One of the distinguishing features of Bill’s editorship was his guiding hand in matters of structural editing and style. Staff were treated to Bill’s handwritten comments on their editing, in terms of the balance and structure of a life as well as in identifying detailed (in Bill’s hand, always ‘detailled’ – he never could spell that word) points of fact and nuances, drawing on his immense knowledge of New Zealand history and the primary sources of information. These comments were expressed in economic and graceful prose. (Bill’s editorial principles and practices have been outlined in a previous post to this blog).

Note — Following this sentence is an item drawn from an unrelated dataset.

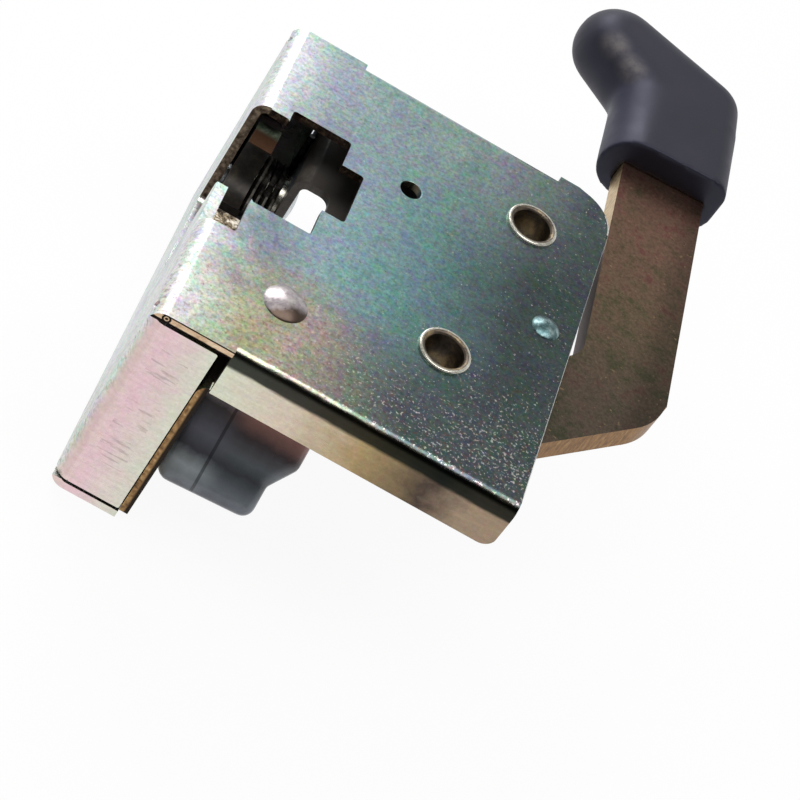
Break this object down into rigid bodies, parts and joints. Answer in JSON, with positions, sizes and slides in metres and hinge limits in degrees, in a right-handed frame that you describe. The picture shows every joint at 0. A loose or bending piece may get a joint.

Bill was awarded a CBE for this achievement, and the project was fortunate to have his ongoing interest and attention, as he continued to provide advice and detailled [sic!] commentary for all future volumes of the DNZB after his retirement.

I suspect that all who worked alongside Bill (not ‘for’ him – he seldom pulled rank) will count it among the most satisfying, stimulating and rewarding periods in their lives.

In recent years Bill’s activities have been compromised by ill health, though his mind and interest have remained active. Few people, and certainly not Bill himself, had anticipated he would live to such a ripe old age, but those who have had the pleasure of his company will cherish the memory of the gentle and wise man who was happy to discuss all manner of contemporary subjects, and also to share the details of a long and full life. He’d had to give up most of his ‘vices’ over the years, but his memories of them were animated and cheerful. Recently he told me about his time manpowered into the broadcasting service at the end of the Second World War, and chortled over the jazz records he ‘borrowed’ from the service and took home to enliven student parties. He’d been reading to me from Rachel Barrowman’s recent biography of Maurice Gee, enlivened by erudite and amusing commentary. I’m going to miss his quiet charm and wise conversation. Nice that he’s left an enduring legacy and a cohort of friends and colleagues to celebrate knowing him.